Viele Paare versuchen den verloren gegangenen Kick im gemeinsamen Schauen von Pornos, oder sogar dem Besuch in einem Swingerklub wieder aufleben zu lassen. Das kann man machen, aber ich halte nicht sehr viel davon. Denn irgendwann wird auch dieser Thrill zur Normalität und was kommt dann? Treibt man es dann in der Öffentlichkeit auf einem Meerschweinchenfell oder was? Sprechen Sie mit Ihrem Mann über Ihre Gefühle. Es kann gut sein, dass er davon weniger betroffen ist. Männer sind auf eine andere Weise erregbar, als wir Frauen und darum von der Thematik etwas weniger betroffen. Allerdings kennt jeder Mann die Tatsache, dass fremde Haut mehr reizt, als jene, die man jahrelang berührt hat. Warum würde man(n) und frau sich sonst auf riskante Seitensprünge einlassen?  Wenn Sie beide einen ehrlichen Umgang mit dieser Tatsache entwickeln, kann daraus ein grosses sexuelles Revival entstehen!

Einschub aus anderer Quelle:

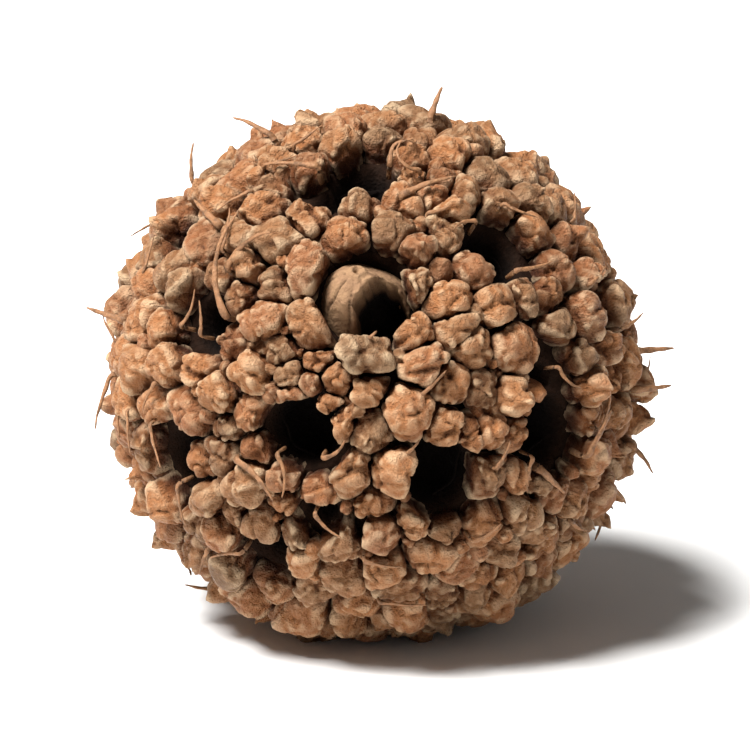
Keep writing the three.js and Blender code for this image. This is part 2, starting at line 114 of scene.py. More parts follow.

Dafür werden Sie sich mit der Frage von Nähe und Distanz auseinandersetzen müssen. Was braucht es, damit man sich wieder etwas fremd fühlt? Reicht es, dass man regelmässig ohne den Partner ausgeht, oder braucht es ab und an getrennte Ferien? Oder gar zwei Wohnungen? Suchen Sie sich auf jeden Fall Interessen, denen Sie alleine nachgehen. Mit den Jahren verliert man in einer festen Beziehung viel an Eigenständigkeit und gerade die war es doch, die man Anfangs so spannend und aufregend fand! Die Paare ein meinem Umfeld, die sich auch nach Jahren noch sexuell begehren zeichnen sich alle dadurch aus, dass man gegenseitig nicht aufeinander sitzt und sich auch mal uneinig ist. Harmonie ist eine schöne Sache, aber das Ficken fördert sie nicht.